Yet, when we look at big failures in investment, there are often two things that went wrong at the same time. Usually it follows a pattern like this:

Take a risk that in ordinary times often works out, but
You don’t get that times are not ordinary, and so the odds are actually stacked against you.
I have several examples for this. Taking on debt to buy a house was a wonderful strategy until overall debt levels to finance housing got to high, but at that time, the momentum effect of rising house prices was sucking people into buying houses, because they thought it was easy money.

Financial stocks were the market leaders for many years up through 2007, as investors assumed that ordinary risk control would protect the banking system. But what happens when debt levels are too high, so that many debts are incapable of being paid?

As Warren Buffett has said (something like), “We get paid to think about the things that can’t happen.” Multiple failures leading to large bad results are worth thinking about. So what aren’t we thinking about now?

Failures in retirement security systems as the Baby Boomers age.
Failures in government debt as overleveraged governments can’t make debt payments.
Inflation rises rapidly as the economy revives amid increased lending from banks.
Deflation persists as the central bank tries to force-feed credit to an already overleveraged economy.
(There are many patting themselves on the back thinking that the Central Banks and Governments got us out of a crisis, when they only delayed the crisis.

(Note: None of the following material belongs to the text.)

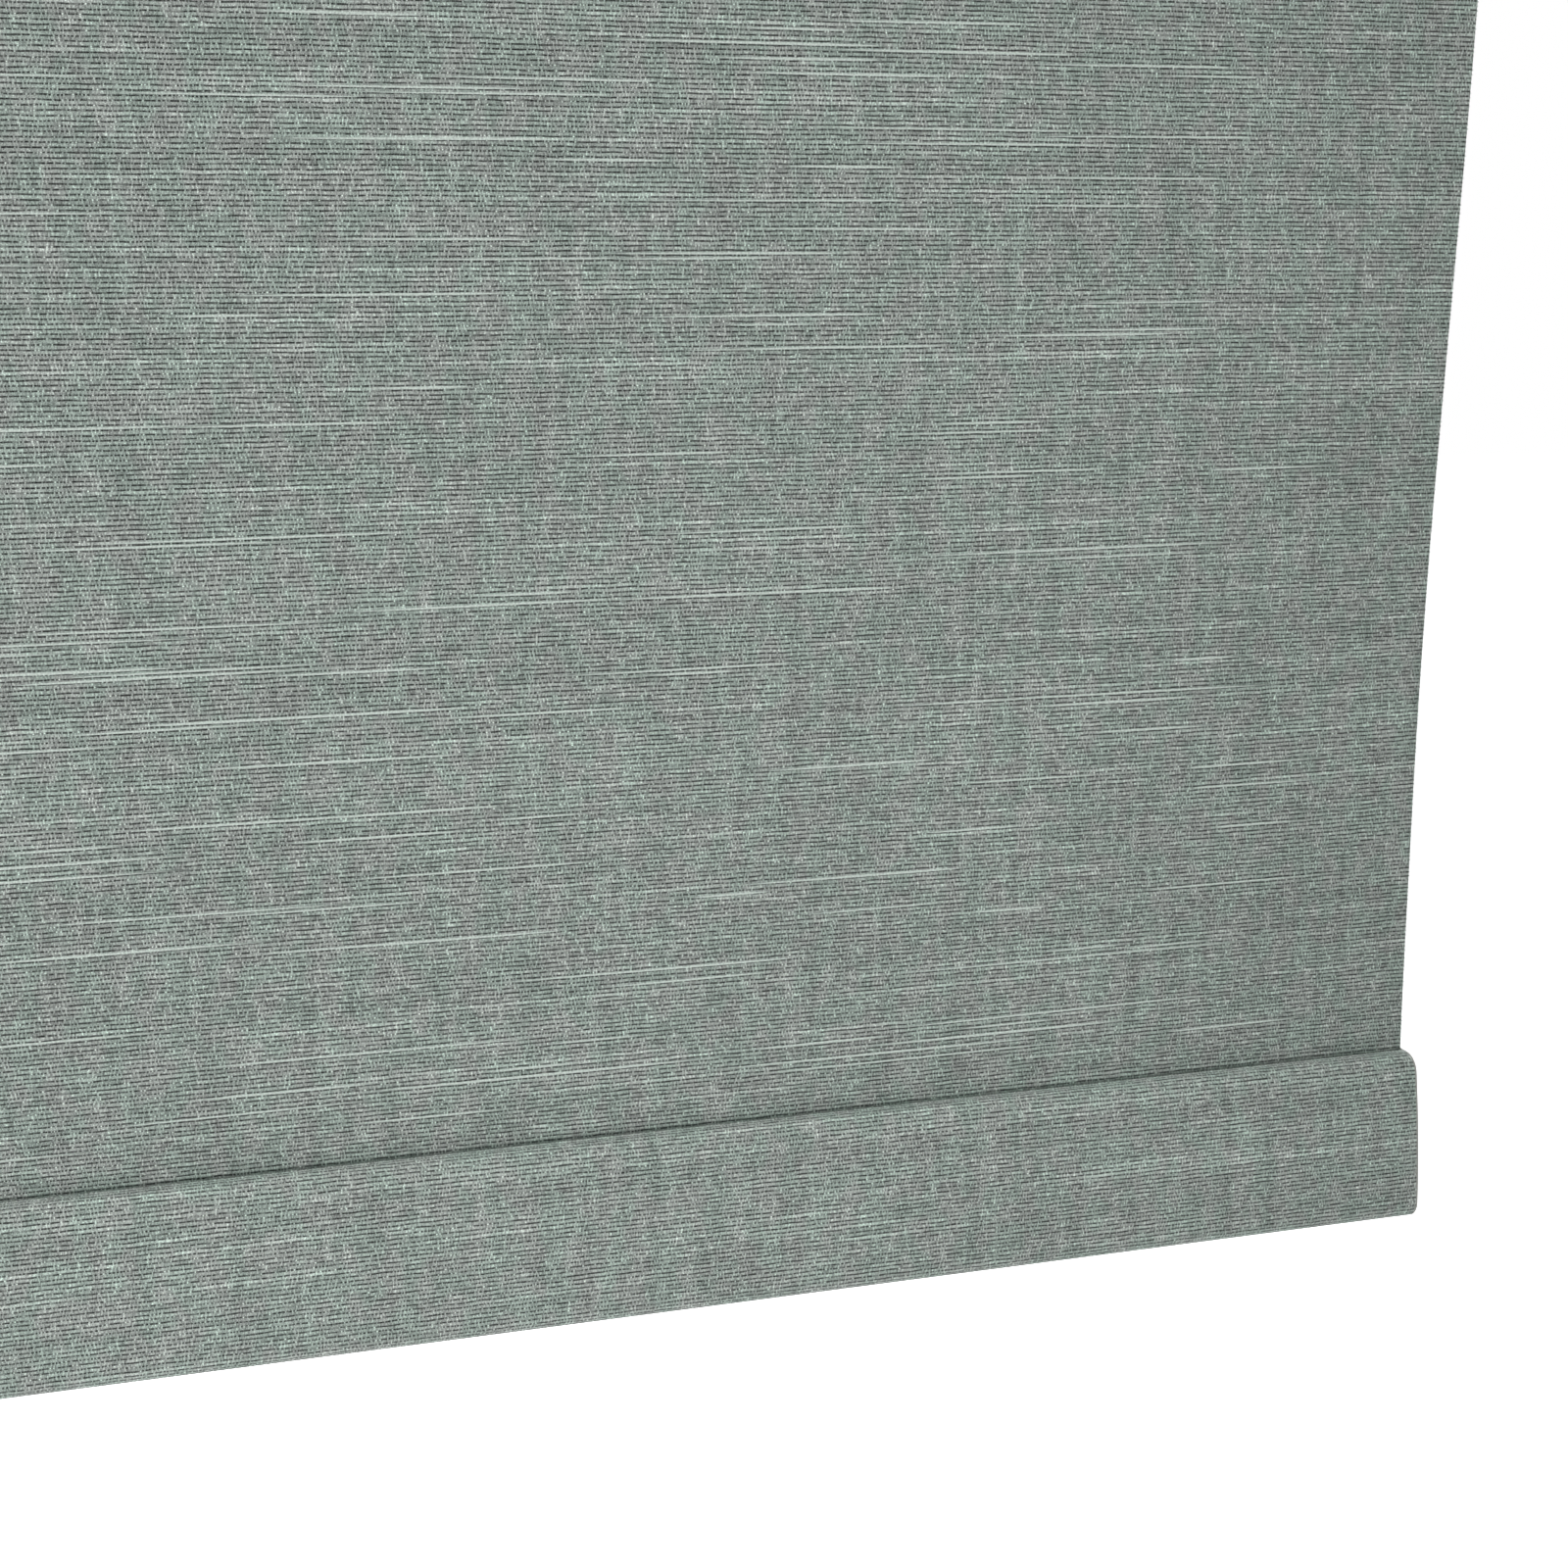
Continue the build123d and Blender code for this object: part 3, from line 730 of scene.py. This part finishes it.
def makeThreadEnds():
    values = threadEnds
    places, edges = [], []
    lengths = spread(0.0, hangingLength, hangingCloth["rows"])
    for x in (panelLow.x, panelHigh.x):
        first = len(places)
        places += [hangingMiddle(x, length) for length in lengths]
        edges += [(index, index + 1) for index in range(first, len(places) - 1)]
    mesh = bpy.data.meshes.new("edgeLines")
    mesh.from_pydata(places, edges, [])
    return bakedPiece("threadEnds", mesh, threadEndTree(), {
        "Pitch": clothLook["ribPitch"] * millimetre, "Radius": values["radius"],
        "Shortest": values["reach"][0] + values["hidden"],
        "Longest": values["reach"][1] + values["hidden"],
        "Tilt": values["tilt"], "Seed": values["seed"], "Yarn": slubMaterial})


threadEndPiece = makeThreadEnds()
print("thread ends made:", len(threadEndPiece.data.polygons), "faces")


# the spring behind the idle pin, with closed end turns

pinSpring = {
    "turns": 12.0,
    "closedShare": 0.10,        # share of the turns that lie closed at each end
    "wireRadius": 0.0004,
    "closedPitch": 0.00084,
}


def coilTree():
    tree, given, out = newGeometryTree("coilSpring", [
        ("Turns", "Float"), ("CoilRadius", "Float"), ("WireRadius", "Float"), ("Length", "Float"),
        ("ClosedPitch", "Float"), ("ClosedShare", "Float"), ("Wire", "Material")])
    spiral = addNode(tree, "GeometryNodeCurveSpiral", Resolution=24, Rotations=given["Turns"], Height=0.0,
                     StartRadius=given["CoilRadius"], EndRadius=given["CoilRadius"])
    along = tree.nodes.new("GeometryNodeSplineParameter").outputs["Factor"]
    closed = times(tree, given["ClosedPitch"], given["Turns"])
    opening = tree.nodes.new("ShaderNodeMapRange")
    for label, value in (("Value", along), ("From Min", given["ClosedShare"]),
                         ("From Max", minus(tree, 1.0, given["ClosedShare"]))):
        feed(tree, value, opening.inputs[label])
    rise = add(tree, times(tree, along, closed),
               times(tree, opening.outputs[0], minus(tree, given["Length"], closed)))
    risen = addNode(tree, "GeometryNodeSetPosition", Geometry=spiral, Offset=pair(tree, 0.0, 0.0, rise))
    laid = addNode(tree, "GeometryNodeTransform", Geometry=risen, Rotation=(0.0, math.pi / 2, 0.0))
    wire = addNode(tree, "GeometryNodeCurvePrimitiveCircle", Resolution=8, Radius=given["WireRadius"])
    coil = tree.nodes.new("GeometryNodeCurveToMesh")
    feed(tree, laid, coil.inputs["Curve"])
    feed(tree, wire, coil.inputs["Profile Curve"])
    coil.inputs["Fill Caps"].default_value = True
    endTree(tree, out, coil.outputs[0], given["Wire"])
    return tree


def makePinSpring():
    values = pinSpring
    low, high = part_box("idle_pin_spring")
    wire = values["wireRadius"]
    piece = bakedPiece("pinSpring", bpy.data.meshes.new("pinSpringStart"), coilTree(), {
        "Turns": values["turns"], "CoilRadius": (high.y - low.y) / 2 - wire, "WireRadius": wire,
        "Length": high.x - low.x - 2 * wire, "ClosedPitch": values["closedPitch"],
        "ClosedShare": values["closedShare"], "Wire": springMaterial})
    middle = Vector((low.x + wire, (low.y + high.y) / 2, (low.z + high.z) / 2))
    piece.data.transform(Matrix.Translation(middle))
    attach(piece, "roller")
    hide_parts("idle_pin_spring")
    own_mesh(piece)
    return piece


pinSpringPiece = makePinSpring()
print("pin spring made:", len(pinSpringPiece.data.polygons), "faces")


# cloth wound on the tube

rolledCloth = {
    "turns": 1.25,
    "steps": 150,
    "columns": 12,
    "flareAngle": 40.0,         # degrees over which the outer end leaves the roll
    "overlap": 0.00001,         # how much closer the turns lie than the cloth is thick
}
rollCentreY = (tubeHigh.y + tubeLow.y) / 2
rollRadius = (rollHigh.y - rollLow.y) / 2


def rolledRadius(angle):
    outer = rollRadius - clothThickness * 0.5
    lay = outer - (clothThickness - rolledCloth["overlap"]) * min(1.0, angle / (2 * math.pi))
    leaving = max(0.0, 1 - angle / math.radians(rolledCloth["flareAngle"]))
    gap = clothMiddleY - rollCentreY - outer
    return lay + gap * leaving * leaving


def rolledMiddle(x, length):
    angle = length / (rollRadius - clothThickness)
    radius = rolledRadius(angle)
    return Vector((x, rollCentreY + radius * math.cos(angle), radius * math.sin(angle)))


def makeRolledCloth():
    stations = spread(rollLow.x, rollHigh.x, rolledCloth["columns"])
    total = 2 * math.pi * rolledCloth["turns"] * (rollRadius - clothThickness)
    lengths = spread(0.0, total, rolledCloth["steps"])
    piece = sheetPiece("rolledCloth", stations, lengths, rolledMiddle, clothThickness, wrappedClothMaterial)
    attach(piece, "roller")
    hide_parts("fabric_roll")
    return piece


makeRolledCloth()
print("rolled cloth made")


# cloth wrapped round the bottom rail

railSection = {
    "height": 0.0328,
    "back": -0.0034,            # depths are in front of the hanging cloth
    "frontTop": (0.00525, 0.0),
    "frontMiddle": (0.00795, 0.0153),
    "frontBottom": (0.0096, 0.0328),
    "topRadius": 0.0040,
    "bottomRadius": 0.0034,
    "backRadius": 0.0017,
    "slit": (-0.00045, 0.00002),
    "tuck": 0.0018,             # how far the wrap's ends turn down into the slit
    "frontLipRadius": 0.0008,
    "backLipRadius": 0.0005,
    "thickness": 0.00043,
    "columns": 40,
    "lipSteps": (6, 5),         # front lip, back lip
    "cornerSteps": 10,
    "backSteps": 6,
    "frontSteps": 24,
}


def circleThrough(a, b, c):
    d = 2 * (a.x * (b.y - c.y) + b.x * (c.y - a.y) + c.x * (a.y - b.y))
    squares = [p.length_squared for p in (a, b, c)]
    x = (squares[0] * (b.y - c.y) + squares[1] * (c.y - a.y) + squares[2] * (a.y - b.y)) / d
    y = (squares[0] * (c.x - b.x) + squares[1] * (a.x - c.x) + squares[2] * (b.x - a.x)) / d
    centre = Vector((x, y))
    return centre, (a - centre).length


def arcPoints(centre, radius, start, stop, steps):
    angles = spread(start, stop, steps)
    return [centre + radius * Vector((math.cos(angle), math.sin(angle))) for angle in angles]


def wrapOutline():
    # middle line of the wrap as (depth, drop), from the slit round the front to the slit again
    s = railSection
    inset = s["thickness"] / 2
    centre, radius = circleThrough(*(Vector(s[key]) for key in ("frontTop", "frontMiddle", "frontBottom")))
    down = math.pi / 2
    points = []
    lip = s["frontLipRadius"]
    frontLip = Vector((s["slit"][1] + inset + lip, inset + lip))
    points.append(Vector((frontLip.x - lip, s["tuck"])))
    points += arcPoints(frontLip, lip, -math.pi, -down, s["lipSteps"][0])
    top = s["topRadius"]
    topDepth = centre.x + math.sqrt((radius - top) ** 2 - (top - centre.y) ** 2)
    topCentre = Vector((topDepth, top))
    topAngle = math.atan2(topCentre.y - centre.y, topCentre.x - centre.x)
    points += arcPoints(topCentre, top - inset, -down, topAngle, s["cornerSteps"])
    bottom = s["bottomRadius"]
    bottomDrop = s["height"] - bottom
    bottomDepth = centre.x + math.sqrt((radius - bottom) ** 2 - (bottomDrop - centre.y) ** 2)
    bottomCentre = Vector((bottomDepth, bottomDrop))
    bottomAngle = math.atan2(bottomCentre.y - centre.y, bottomCentre.x - centre.x)
    points += arcPoints(centre, radius - inset, topAngle, bottomAngle, s["frontSteps"])[1:]
    points += arcPoints(bottomCentre, bottom - inset, bottomAngle, down, s["cornerSteps"])[1:]
    back = s["backRadius"]
    backBottom = Vector((s["back"] + back, s["height"] - back))
    backTop = Vector((s["back"] + back, back))
    points += arcPoints(backBottom, back - inset, down, math.pi, s["backSteps"])
    points += arcPoints(backTop, back - inset, math.pi, math.pi * 1.5, s["backSteps"])
    lip = s["backLipRadius"]
    backLip = Vector((s["slit"][0] - inset - lip, inset + lip))
    points += arcPoints(backLip, lip, -down, 0.0, s["lipSteps"][1])
    points.append(Vector((backLip.x + lip, s["tuck"])))
    return points


def makeRailWrap():
    outline = wrapOutline()
    reached = [0.0]
    for a, b in zip(outline, outline[1:]):
        reached.append(reached[-1] + (b - a).length)

    def middle(x, length):
        index = max(i for i in range(len(reached) - 1) if reached[i] <= max(0.0, length) + 1e-9)
        share = (length - reached[index]) / (reached[index + 1] - reached[index])
        place = outline[index] + (outline[index + 1] - outline[index]) * share
        return Vector((x, panelLow.y - place.x, wrapHigh.z - place.y))

    stations = spread(wrapLow.x, wrapHigh.x, railSection["columns"])
    piece = sheetPiece("railWrap", stations, reached, middle, railSection["thickness"], wrappedClothMaterial)
    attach(piece, "bottom_rail")
    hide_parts("hem_wrap")
    return piece


makeRailWrap()
print("rail wrap made")


# the hanging cloth and its threads are held by the root, the slit tongue by the rail

def hangCloth():
    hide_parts("fabric_panel")
    for piece in (hangingPiece, slubPiece, threadEndPiece):
        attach(piece, "root")
        foldWithRail(piece)
    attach(tonguePiece, "bottom_rail")


hangCloth()
print("hanging cloth held by the roll and the rail")


# camera, light and floor

view = {
    "besideEdge": 0.2787,       # camera's distance to the left of the cloth's right edge
    "fromCloth": 0.4403,
    "aboveRail": 0.1742,
    "turnRight": 18.66,
    "tiltDown": 13.49,
    "lean": 0.60,
    "lens": 61.49,
}


def cameraFoot():
    # the point of the cloth's front face nearest the camera
    return Vector((panelHigh.x - view["besideEdge"], panelLow.y, wrapHigh.z + view["aboveRail"]))


def makeCamera():
    turn, tilt, lean = (math.radians(view[key]) for key in ("turnRight", "tiltDown", "lean"))
    level = Vector((math.sin(turn), math.cos(turn), 0))
    side = Vector((math.cos(turn), -math.sin(turn), 0))
    up = Vector((0, 0, 1))
    forward = math.cos(tilt) * level - math.sin(tilt) * up
    top = math.cos(tilt) * up + math.sin(tilt) * level
    right = math.cos(lean) * side + math.sin(lean) * top
    top = math.cos(lean) * top - math.sin(lean) * side
    data = bpy.data.cameras.new("camera")
    data.lens = view["lens"]
    data.sensor_width = 36.0
    data.clip_start = 0.01
    camera = bpy.data.objects.new("camera", data)
    place = cameraFoot() - Vector((0, view["fromCloth"], 0))
    turned = Matrix((right, top, -forward)).transposed().to_4x4()
    camera.matrix_world = Matrix.Translation(place) @ turned
    bpy.context.scene.collection.objects.link(camera)
    bpy.context.scene.camera = camera


studio = {
    "floorDrop": 0.62,          # how far the floor is below the rail
    "floorReach": 6.0,
    "floorGlow": (0.02, 0.9),   # always, and more where the camera sees it directly
    "worldLight": 0.15,
    "worldColour": (0.90, 1.0, 0.96, 1),
    "frontColour": (1.0, 0.965, 0.98),
    "frontPlace": (0.159, -0.754, -0.289),   # places are measured from the camera's foot on the cloth
    "frontAim": (-0.012, 0.0, 0.025),
    "frontSpread": 71.3,
    "frontSize": 0.12,
    "frontPower": 11.3,
    "topPlace": (-0.95, -0.24, 2.05),
    "topAim": (-0.10, 0.0, -0.139),
    "topSize": 1.3,
    "topPower": 60.0,
    "backPlaces": ((1.6, 1.3, 0.7), (-1.9, 1.3, 0.7)),  # two soft lights for the back and the ends
    "backAim": (0.0, 0.0, 0.25),
    "backSize": 1.0,
    "backPower": 18.0,
}


def placeLight(name, data, place, aim):
    lamp = bpy.data.objects.new(name, data)
    turned = (Vector(aim) - Vector(place)).to_track_quat("-Z", "Y").to_matrix().to_4x4()
    lamp.matrix_world = Matrix.Translation(cameraFoot() + Vector(place)) @ turned
    bpy.context.scene.collection.objects.link(lamp)


def makeStudio():
    front = bpy.data.lights.new("frontLight", "SPOT")
    front.energy = studio["frontPower"]
    front.color = studio["frontColour"]
    front.spot_size = math.radians(studio["frontSpread"])
    front.spot_blend = 1.0
    front.shadow_soft_size = studio["frontSize"]
    placeLight("frontLight", front, studio["frontPlace"], studio["frontAim"])
    top = bpy.data.lights.new("topLight", "AREA")
    top.energy = studio["topPower"]
    top.size = studio["topSize"]
    placeLight("topLight", top, studio["topPlace"], studio["topAim"])
    for backPlace in studio["backPlaces"]:
        back = bpy.data.lights.new("backLight", "AREA")
        back.energy = studio["backPower"]
        back.size = studio["backSize"]
        placeLight("backLight", back, backPlace, studio["backAim"])

    world = bpy.data.worlds.new("studioWorld")
    bpy.context.scene.world = world
    world.use_nodes = True
    nodes, links = world.node_tree.nodes, world.node_tree.links
    background = nodes["Background"]
    lightPath = nodes.new("ShaderNodeLightPath")
    seen = lightPath.outputs["Is Camera Ray"]
    shown = mixColour(world.node_tree, seen, studio["worldColour"], (1, 1, 1, 1))
    links.new(shown, background.inputs["Color"])
    strength = nodes.new("ShaderNodeMapRange")
    strength.inputs["To Min"].default_value = studio["worldLight"]
    strength.inputs["To Max"].default_value = 1.0
    links.new(seen, strength.inputs["Value"])
    links.new(strength.outputs[0], background.inputs["Strength"])

    material, tree, shader = newMaterial("paleFloor")
    shader.inputs["Base Color"].default_value = (0.86, 0.86, 0.86, 1)
    shader.inputs["Roughness"].default_value = 0.9
    shader.inputs["Emission Color"].default_value = (1, 1, 1, 1)
    seen = tree.nodes.new("ShaderNodeLightPath").outputs["Is Camera Ray"]
    always, direct = studio["floorGlow"]
    feed(tree, maths(tree, "MULTIPLY_ADD", seen, direct, always), shader.inputs["Emission Strength"])
    mesh = bpy.data.meshes.new("floor")
    reach = studio["floorReach"]
    z = wrapLow.z - studio["floorDrop"]
    corners = [(-reach, -reach, z), (reach, -reach, z), (reach, reach, z), (-reach, reach, z)]
    mesh.from_pydata(corners, [], [(0, 1, 2, 3)])
    mesh.materials.append(material)
    floor = bpy.data.objects.new("floor", mesh)
    bpy.context.scene.collection.objects.link(floor)


makeCamera()
makeStudio()
bpy.context.scene.view_settings.view_transform = "Standard"
print("camera, light and floor made")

High nominal debt levels relative to GDP create their own crisis.)

I would encourage you to think about your investments, and ask the following questions:

Are there hidden factors that could lead to a big failure? (Think of what happened to mortgage REITs in 2008 when the repo market crashed.)
How well would the investment fare if inflation went up significantly?
How well would the investment fare if real interest rates went up significantly?
How well would the investment fare if we hit another patch where financing is not available? Can the investment self-fund?
How much future prosperity does the current price of the investment embed in its valuation?
I know, glum words. But this might be a good time to look at what you own, and ask how survivable it is under stressed conditions.

All for now.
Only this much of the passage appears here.